In the brutal second wave, hundreds of thousands of people are being diagnosed with COVID-19 and at least 2,000 are dying from the virus every day across India.
Prince David, who heads up Tearfund's operations in India said he is afraid to answer his phone in case it is another call to tell him someone he knows has died.
He described an atmosphere of fear across the country.
"Every time I pick up my phone, I am very fearful. Since nine o'clock this morning, I have answered my phone three times to hear that another of my friends has died," he said.
"People are in despair. It is tough. Even people who have been very courageous in other situations are saying 'I am scared this time and I don't know what's happening around me.'"
Horrific reports from the country tell of bodies being lined up on the streets ahead of mass cremations, and people being turned away from overwhelmed hospitals.
Medical oxygen, intensive care beds and medicine to treat COVID-19 are all reported to be in short supply.
David continued, "My friend told me earlier this week that the hospital his wife works in only had sufficient oxygen to last the next six hours."
Through local partners, Tearfund is providing food, water and counselling to migrant workers left destitute by the economic fallout of lockdown.
It is also trying to help people continue earning a living during the crisis.

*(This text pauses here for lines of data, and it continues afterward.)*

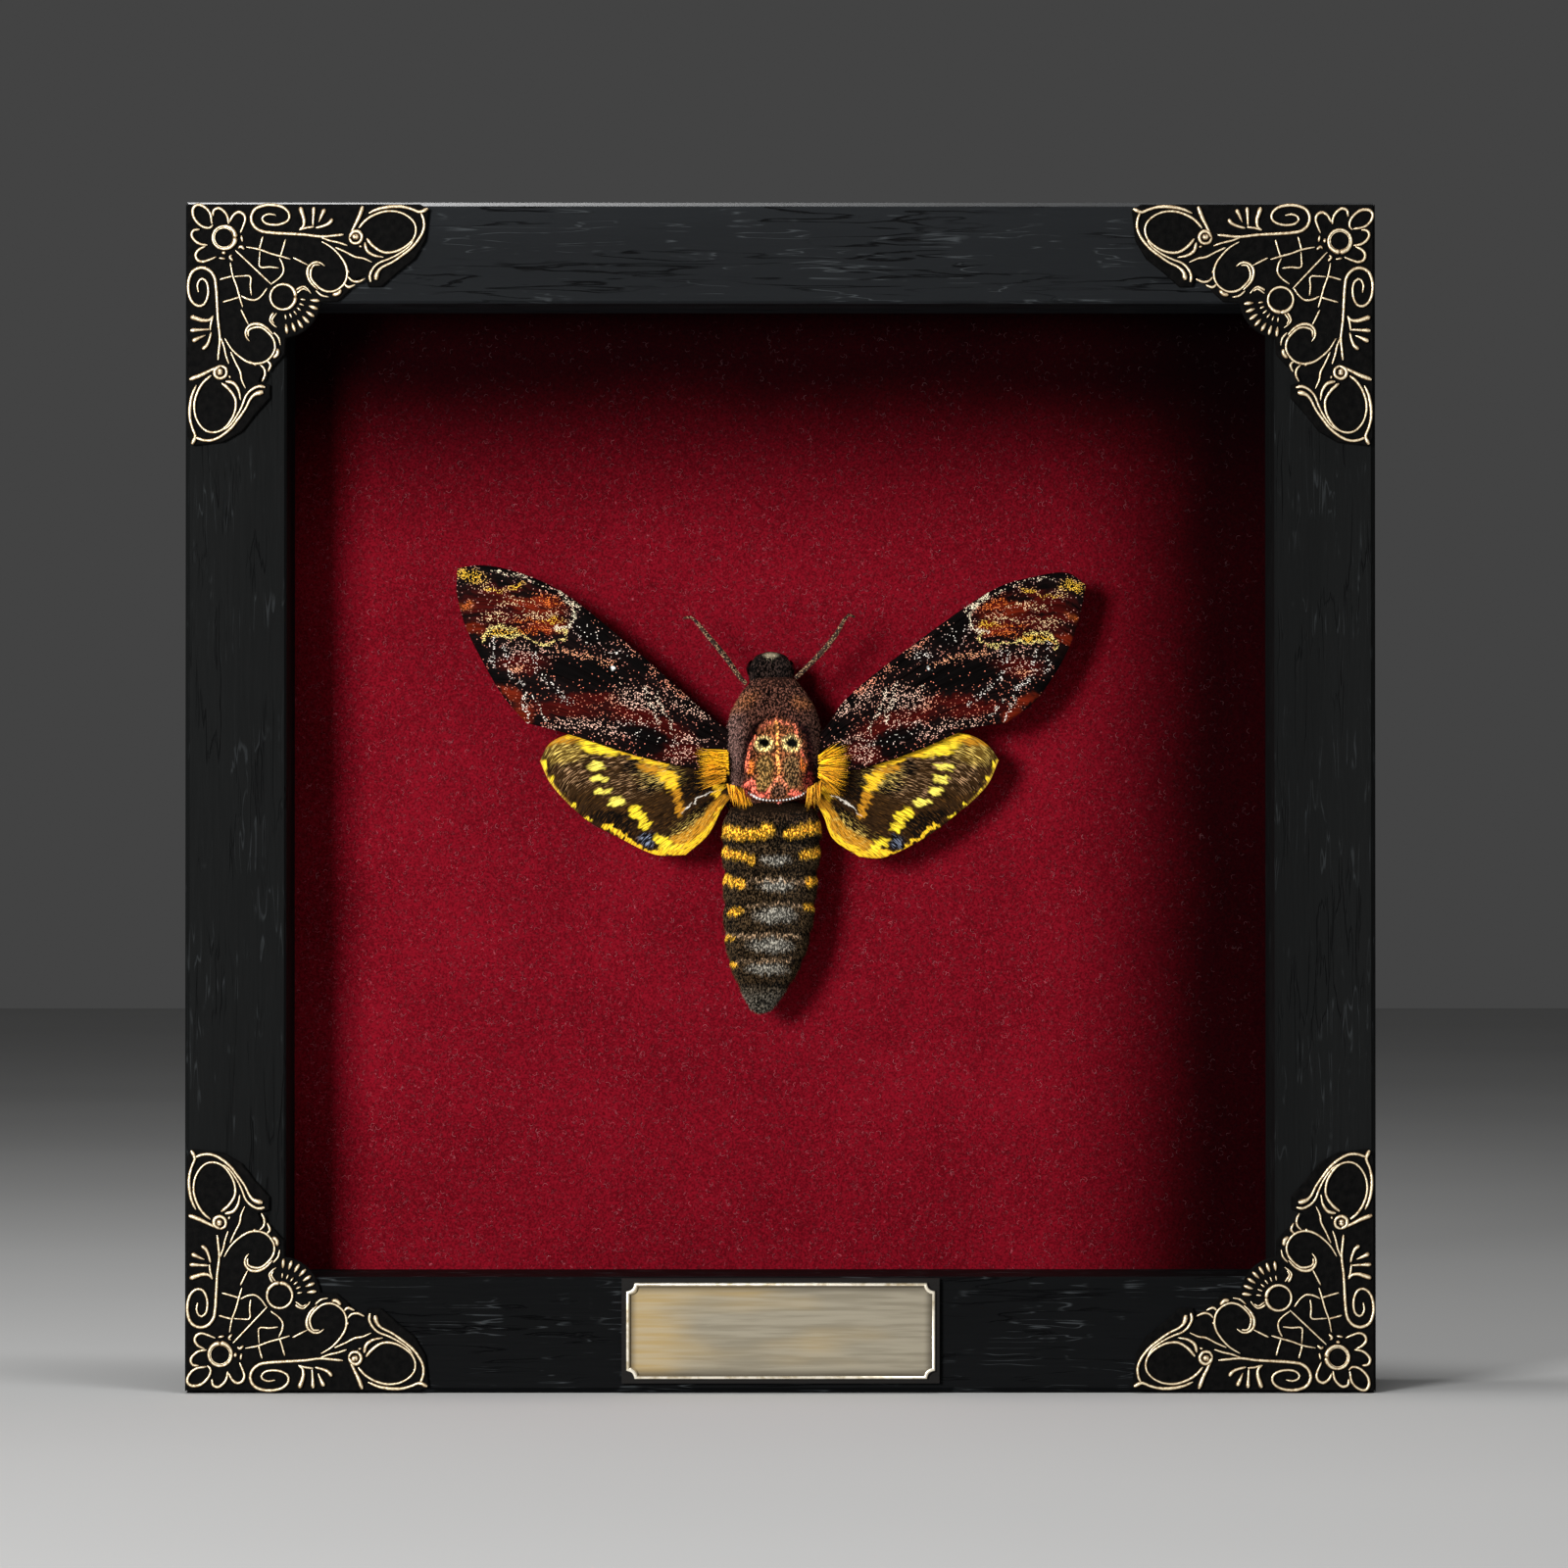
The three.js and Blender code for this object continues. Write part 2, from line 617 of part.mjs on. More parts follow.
// Each wing's front edge, outer edge and rear edge. The front and rear edges start inside the body.
const LEFT_FOREWING = [
  [[-3, -2], [-10, 2.8], [-23.3, 14.5], [-36.6, 24.9], [-44.9, 28.3], [-50, 29.1], [-53.7, 28.6]],
  [[-53.7, 28.6], [-53.9, 24.9], [-52.5, 19.1], [-49.9, 13.6], [-45.7, 6.5], [-42, 2.3]],
  [[-3, -6.2], [-13.3, -5.5], [-23.3, -3.3], [-35.2, 0.5], [-42, 2.3]],
];
const RIGHT_FOREWING = [
  [[3, -2], [8, 0.8], [12, 6.1], [24.9, 16.5], [38.2, 25.4], [43.2, 26.9], [49.9, 27.8], [53, 25.8]],
  [[53, 25.8], [52.2, 21.6], [49.9, 14.6], [44.4, 6.1], [39.4, 2.3]],
  [[3, -6.2], [13.3, -5.8], [24.1, -2.5], [33.2, 1.3], [39.4, 2.3]],
];
const LEFT_HINDWING = [
  [[-4, -1], [-15, 0.6], [-27, 1.2], [-34.5, 0.5], [-38.2, -1.3], [-39.7, -4.2]],
  [[-39.7, -4.2], [-37.9, -8], [-31.6, -14.3], [-26.6, -17], [-19.9, -20.1], [-15, -20.1]],
  [[-5, -8], [-8.6, -12], [-11.1, -16.6], [-15, -20.1]],
];
const RIGHT_HINDWING = [
  [[4, -1], [15, 0.6], [26, 1], [33.2, 0.3], [36.6, -1.7], [38.2, -4]],
  [[38.2, -4], [36.2, -8.3], [29.9, -14.1], [24.9, -17.6], [18.3, -20.6], [14.5, -20.4]],
  [[5, -8], [8.2, -13], [10, -17.3], [14.5, -20.4]],
];

// Feelers, from the side of the head out to the hooked tip.
const LEFT_ANTENNA = [
  [-2.5, 0.2, 7.4],
  [-5.3, -0.2, 9.5],
  [-8.3, -0.6, 13.6],
  [-11.6, -0.8, 17.5],
  [-14, -0.6, 20.2],
  [-15.2, 0.2, 20.1],
];
const RIGHT_ANTENNA = [
  [1.5, 0.2, 8],
  [3.9, -0.2, 10.1],
  [8.3, -0.6, 14.5],
  [10.6, -0.8, 17.4],
  [12.6, -0.6, 20.6],
  [13.7, 0.2, 20.3],
];

// Hip, knee, ankle and foot of each leg on one side, folded under the body.
const LEGS = {
  front: [[2, 5, 6.5], [6.3, 7.6, 5.4], [4.4, 8.7, 2.2], [2.8, 9, 1]],
  middle: [[3, 5, 1], [9, 7.4, 0], [6.3, 8.7, -3.6], [4.4, 9, -5.6]],
  hind: [[3, 5, -4.5], [9.4, 7.4, -7.2], [7, 8.7, -13], [5.4, 9, -17]],
};

function moth() {
  const group = new THREE.Group();
  group.position.set(MOTH_X, FRONT + WING_DEPTH, MOTH_Z);
  const thoraxTool = thorax(GAP);
  const headTool = head(GAP);
  const abdomenTool = abdomen(GAP);
  const add = (name, geometry, material) => group.add(node(name, geometry, material));

  add("thorax", thorax(0), FUR_DARK);
  add("head", cut(head(0), [thoraxTool]), FUR_DARK);
  add("abdomen", cut(abdomen(0), [thoraxTool]), BAND_OLIVE);

  const forewings = { left: LEFT_FOREWING, right: RIGHT_FOREWING };
  const hindwings = { left: LEFT_HINDWING, right: RIGHT_HINDWING };
  const antennae = { left: LEFT_ANTENNA, right: RIGHT_ANTENNA };
  const body = [thoraxTool, abdomenTool];
  for (const [name, side] of [["left", -1], ["right", 1]]) {
    add("forewing_" + name, cut(wing(forewings[name], FOREWING_VEINS, 14, 0), body), WING_BROWN);
    const hindwing = wing(hindwings[name], HINDWING_VEINS, 12, HINDWING_BEHIND);
    add("hindwing_" + name, cut(hindwing, body), WING_YELLOW);
    const feeler = bentRod(curveThrough(antennae[name]), ANTENNA_RADII, 6, 14);
    add("antenna_" + name, cut(feeler, [headTool, thoraxTool]), HORN_BROWN);
    const [aside, behind, up] = EYE_PLACE;
    const eye = new THREE.SphereGeometry(EYE_RADIUS, 12, 8);
    eye.translate(HEAD_ASIDE + side * aside, behind, up);
    add("eye_" + name, cut(eye, [headTool, thoraxTool]), EYE_BLACK);
    for (const [pair, joints] of Object.entries(LEGS)) {
      const path = curveThrough(joints.map(([x, y, z]) => [side * x, y, z]));
      const leg = bentRod(path, LEG_RADII, 5, 10);
      add("leg_" + pair + "_" + name, cut(leg, body), HORN_BROWN);
    }
  }

  const pinTo = FLOCK - FRONT - WING_DEPTH - GAP;
  const pin = (from, z) => {
    const post = new THREE.CylinderGeometry(PIN_RADIUS, PIN_RADIUS, pinTo - from, 10);
    return post.translate(0, (pinTo + from) / 2, z);
  };
  add("pin_thorax", cut(pin(THORAX_BEHIND, THORAX_PIN), body), STEEL);
  add("pin_abdomen", cut(pin(ABDOMEN_BEHIND, ABDOMEN_PIN), body), STEEL);
  return group;
}

const specimen = new THREE.Group();
specimen.add(...rails(), ...boards(), ...turnButtons(), hanger(), ...corners(), plaque(), moth());

export default specimen;
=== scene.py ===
import math

import bpy
import numpy as np
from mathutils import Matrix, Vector


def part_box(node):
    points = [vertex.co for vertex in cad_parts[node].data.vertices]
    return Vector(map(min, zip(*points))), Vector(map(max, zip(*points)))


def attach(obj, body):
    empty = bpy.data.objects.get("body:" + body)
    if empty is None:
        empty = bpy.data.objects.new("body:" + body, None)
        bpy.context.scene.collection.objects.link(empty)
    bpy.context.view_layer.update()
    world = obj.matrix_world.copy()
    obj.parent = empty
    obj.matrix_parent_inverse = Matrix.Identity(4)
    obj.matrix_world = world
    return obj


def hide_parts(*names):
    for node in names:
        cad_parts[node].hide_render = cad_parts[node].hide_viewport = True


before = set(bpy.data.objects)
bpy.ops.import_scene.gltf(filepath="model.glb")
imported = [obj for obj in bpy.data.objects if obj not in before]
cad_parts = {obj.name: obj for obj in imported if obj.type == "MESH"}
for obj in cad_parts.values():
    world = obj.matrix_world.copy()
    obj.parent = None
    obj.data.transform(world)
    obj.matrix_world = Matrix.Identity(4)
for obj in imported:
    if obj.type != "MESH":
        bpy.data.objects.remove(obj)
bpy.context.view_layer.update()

MM = 0.001


# Camera and light.
# The camera looks straight at the open front of the box from 1.2 m. The main lamp stands a little to the
# left, so the moth's shadow falls to its right on the flock. A lamp overhead catches the upper edges.
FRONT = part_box("rail_top")[0][1]
VIEW_DISTANCE = 1.2
PHOTO_SIZE = 1600
PIXELS_PER_MM = 6.075  # of the photograph, at the rails' front face
PHOTO_SCALE = PIXELS_PER_MM / MM
PHOTO_FOOT = (796.5, 1421)  # the pixel at the middle of the frame's foot
AIM_ASIDE, AIM_HEIGHT = PHOTO_SIZE / 2 - PHOTO_FOOT[0], PHOTO_FOOT[1] - PHOTO_SIZE / 2
AIM = Vector((AIM_ASIDE / PHOTO_SCALE, FRONT, AIM_HEIGHT / PHOTO_SCALE))
EYE = AIM + Vector((-0.004, -VIEW_DISTANCE, -0.012))  # a little low and to the left
SENSOR = 36

camera_data = bpy.data.cameras.new("camera")
camera_data.sensor_width = SENSOR
camera_data.lens = SENSOR * VIEW_DISTANCE * PHOTO_SCALE / PHOTO_SIZE
camera = bpy.data.objects.new("camera", camera_data)
camera.location = EYE
camera.rotation_euler = (AIM - EYE).to_track_quat("-Z", "Y").to_euler()
bpy.context.scene.collection.objects.link(camera)
bpy.context.scene.camera = camera
bpy.context.scene.view_settings.view_transform = "Standard"


def lamp(name, place, aim, size, watts):
    """A soft rectangular lamp that shines at a place."""
    data = bpy.data.lights.new(name, "AREA")
    data.shape = "RECTANGLE"
    data.size, data.size_y = size
    data.energy = watts
    made = bpy.data.objects.new(name, data)
    made.location = place
    made.rotation_euler = (Vector(aim) - Vector(place)).to_track_quat("-Z", "Y").to_euler()
    bpy.context.scene.collection.objects.link(made)


MIDDLE = (0, FRONT, 0.1)
lamp("lamp_main", (-0.52, FRONT - 1.02, 0.3), MIDDLE, (0.3, 0.3), 14.3)
lamp("lamp_overhead", (-0.05, FRONT - 0.06, 0.95), MIDDLE, (0.5, 0.12), 4.5)

world = bpy.data.worlds.new("studio")
world.use_nodes = True
sky = world.node_tree.nodes["Background"].inputs
sky["Color"].default_value = (0.8, 0.8, 0.8, 1)
sky["Strength"].default_value = 0.07
bpy.context.scene.world = world


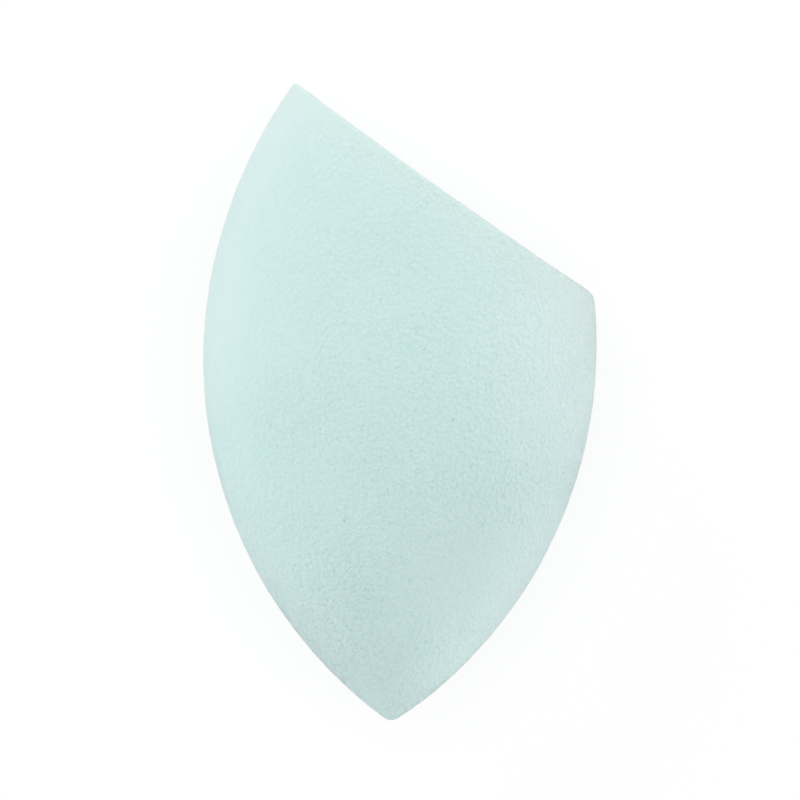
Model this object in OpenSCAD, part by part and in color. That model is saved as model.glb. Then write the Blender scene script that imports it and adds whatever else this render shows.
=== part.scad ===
// Makeup blending sponge: one piece of soft foam, turned to a pointed drop and cut off on a slant.
// It lies on its flank, as on a table. The drop's axis runs along X, with the tip towards -X, and the slanted
// cut faces +X and -Y. The origin is the middle of the small flat that it lies on, under the girth.
// Lengths are in millimetres and angles in degrees.

/* [Drop] */
// Width across the girth, the widest ring
girth_width = 40; // [30:0.5:50]
// Distance from the tip to the girth
girth_distance = 37.4; // [28:0.1:50]
// Radius of the rounded tip
tip_radius = 1.4; // [0.5:0.1:4]
// Radius of the flank's curve between the girth and the cut
shoulder_radius = 48; // [40:0.5:80]

/* [Cut] */
// Distance from the tip to where the cut crosses the drop's axis
cut_distance = 57; // [48:0.5:66]
// Slope of the cut, away from square to the drop's axis
cut_slope = 33.8; // [15:0.1:45]

/* [Rest] */
// How far the soft flank is pressed flat where it lies
rest_depth = 0.5; // [0.2:0.1:1.5]

/* [Colour] */
// Colour of the foam
foam_colour = "#cbe7e3"; // ["#cbe7e3":Mint, "#f3b7c4":Pink, "#e8d2bb":Beige, "#cfc6e6":Lilac]

/* [Hidden] */

// Facets of a round shape
round_facets = 180;
// How far a cutting shape runs past the drop
overrun = 1;

girth_radius = girth_width / 2;
axis_height = girth_radius - rest_depth;

// The flank from the tip to the girth is one arc, which runs along the axis at the girth and smoothly into the
// round tip. Its centre lies level with the girth, past the axis, and the distance between its centre and the
// tip's is the difference of their radii.
flank_radius = (pow(girth_radius, 2) + pow(girth_distance - tip_radius, 2) - pow(tip_radius, 2))
    / (2 * (girth_radius - tip_radius));
flank_centre = girth_radius - flank_radius;

// Where the tip's arc and the flank's arc touch, on the line through their centres, measured from the tip
touch_distance = tip_radius - tip_radius * (girth_distance - tip_radius) / (flank_radius - tip_radius);

// The shoulder past the girth is an arc that runs along the axis there too. Uncut, it would close the drop at
// drop_length from the tip.
shoulder_centre = girth_radius - shoulder_radius;
drop_length = girth_distance + sqrt(pow(shoulder_radius, 2) - pow(shoulder_centre, 2));

// The part of a circle that lies between two distances from the tip and on the outer side of the axis
module round_stretch(radius, centre, near, far) {
    intersection() {
        translate(centre)
            circle(r = radius, $fn = round_facets);
        translate([0, near])
            square([girth_radius + overrun, far - near]);
    }
}

// Half of the drop's section, from its axis outwards, with the tip at the origin
module half_section() {
    round_stretch(tip_radius, [0, tip_radius], 0, touch_distance);
    round_stretch(flank_radius, [flank_centre, girth_distance], touch_distance, girth_distance);
    round_stretch(shoulder_radius, [shoulder_centre, girth_distance], girth_distance, drop_length);
}

// What the slanted cut takes off the upright drop, lower towards -Y
module offcut() {
    reach = drop_length + girth_width + overrun;
    translate([0, 0, cut_distance])
        rotate([cut_slope, 0, 0])
            translate([-reach, -reach, 0])
                cube([2 * reach, 2 * reach, reach]);
}

// The cut drop, upright on its tip
module cut_drop() {
    difference() {
        rotate_extrude($fn = round_facets)
            half_section();
        offcut();
    }
}

// What the table takes off the lying drop
module table_press() {
    translate([-drop_length, -girth_width, -rest_depth - overrun])
        cube([2 * drop_length, 2 * girth_width, rest_depth + overrun]);
}

// The whole sponge, lying on its flank
module foam_body() {
    color(foam_colour)
        difference() {
            translate([-girth_distance, 0, axis_height])
                rotate([0, 90, 0])
                    cut_drop();
            table_press();
        }
}

foam_body();
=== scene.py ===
"""Looks of a makeup blending sponge: one soft foam drop with a slanted cut, lying on its flank.

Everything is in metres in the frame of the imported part. The drop's axis runs along X, with the tip towards -X
and the cut facing +X and -Y, and the middle of the small flat that it lies on is the origin. The camera looks
straight down.
"""

import logging
import math
from dataclasses import dataclass
from enum import Enum

import bpy
import numpy as np
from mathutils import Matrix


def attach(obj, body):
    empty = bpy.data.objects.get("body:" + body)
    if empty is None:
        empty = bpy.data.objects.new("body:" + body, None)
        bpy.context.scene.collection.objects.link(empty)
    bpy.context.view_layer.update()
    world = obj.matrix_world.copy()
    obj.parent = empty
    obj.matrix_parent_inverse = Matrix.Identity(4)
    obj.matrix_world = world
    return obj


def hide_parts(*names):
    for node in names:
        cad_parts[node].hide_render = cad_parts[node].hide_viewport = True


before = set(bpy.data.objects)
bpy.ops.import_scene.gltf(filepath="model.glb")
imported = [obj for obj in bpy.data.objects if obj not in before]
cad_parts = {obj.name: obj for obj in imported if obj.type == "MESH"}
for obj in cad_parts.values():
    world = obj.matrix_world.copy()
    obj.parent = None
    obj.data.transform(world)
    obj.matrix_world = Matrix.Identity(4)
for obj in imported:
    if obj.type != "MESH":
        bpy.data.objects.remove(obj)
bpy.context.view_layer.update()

LOG = logging.getLogger("makeup_sponge")
MM = 0.001
FRAME_PIXELS = 800
RIM_SHARE = "rim_share"

Colour = tuple[float, float, float]
Point = tuple[float, float, float]
Array = np.ndarray
Pair = tuple[Array, Array]
Names = tuple[str, ...]
Node = bpy.types.Node
Tree = bpy.types.NodeTree
Socket = bpy.types.NodeSocket
Feed = float | Socket


class Surface(Enum):
    """The two kinds of face that the foam shows, by material index."""

    FLANK = 0
    CUT = 1


def placed_object(name: str, data: bpy.types.ID) -> bpy.types.Object:
    """Puts a new object into the scene.

    Args:
        name: The object's name.
        data: Its mesh, lamp or camera.

    Returns:
        The object.
    """
    made = bpy.data.objects.new(name, data)
    bpy.context.scene.collection.objects.link(made)
    return made


# Shape

# Large odd numbers that scramble a corner's place and the seed into one whole number of 32 bits
PLACE_SCRAMBLERS = (73856093, 19349663, 83492791)
SEED_SCRAMBLER = 2654435761
MIXER = 0x45D9F3B
ALL_BITS = 0xFFFFFFFF
LOW_BITS = 0xFFFF


def lattice_noise(points: Array, cell: float, seed: int) -> Array:
    """Smooth noise in space, from -1 to 1.

    Each corner of a cubic lattice has a height that its whole-number place and the seed scramble to, and a
    point takes the eight heights round it, mixed by the smooth step of how far it is along each side.

    Args:
        points: Places, as an array whose last side is x, y, z.
        cell: Side of a lattice cell, in the points' unit.
        seed: Number that picks the heights.

    Returns:
        One value for each point.
    """
    place = points / cell
    floor = np.floor(place)
    share = place - floor
    share = share * share * (3.0 - 2.0 * share)
    corner = floor.astype(np.int64)
    total = np.zeros(points.shape[:-1])
    for step in np.ndindex(2, 2, 2):
        whole = corner + np.array(step)
        key = np.bitwise_xor.reduce(whole * np.array(PLACE_SCRAMBLERS), axis=-1) ^ (seed * SEED_SCRAMBLER)
        key = key & ALL_BITS
        for _ in range(2):
            key = ((key ^ (key >> 16)) * MIXER) & ALL_BITS
        height = ((key ^ (key >> 16)) & LOW_BITS) / (LOW_BITS / 2.0) - 1.0
        weight = np.prod(np.where(np.array(step) == 1, share, 1.0 - share), axis=-1)
        total += height * weight
    return total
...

"We are helping those who have walked in desperation back to their villages to increase their agricultural production and find places to sell," he said.
"We are also creating jobs in new infrastructure projects that will benefit the community. It's about restoring people's dignity and increasing their income long term."
The scale of the second wave is making that harder, and communities will need long-term support, he admitted.
"My concern is that our plans to hand over to communities the management of their own sustainable development will be delayed," he said.
"The progress they have made to increase their resilience since the first lockdown is being frustrated by the second wave.
"Farmers who grow and sell produce in the market are telling us that they are not earning enough because there are few buyers. The cash economy has been massively affected and it's not going to recover in the short term."
Despite the crisis that continues to grip the country, David said he drew "hope" from the "aspirational" character of Indians.
"After major disasters, we have seen communities build their resilience, go back to life and continue from there," he said.
"It is going to take time. It takes a lot of effort. It takes a lot of investment.
"Once the cases of coronavirus go down, people will spring back. They are going to go back to work. They are going to restart their businesses.
"Right now, it's a very difficult phase."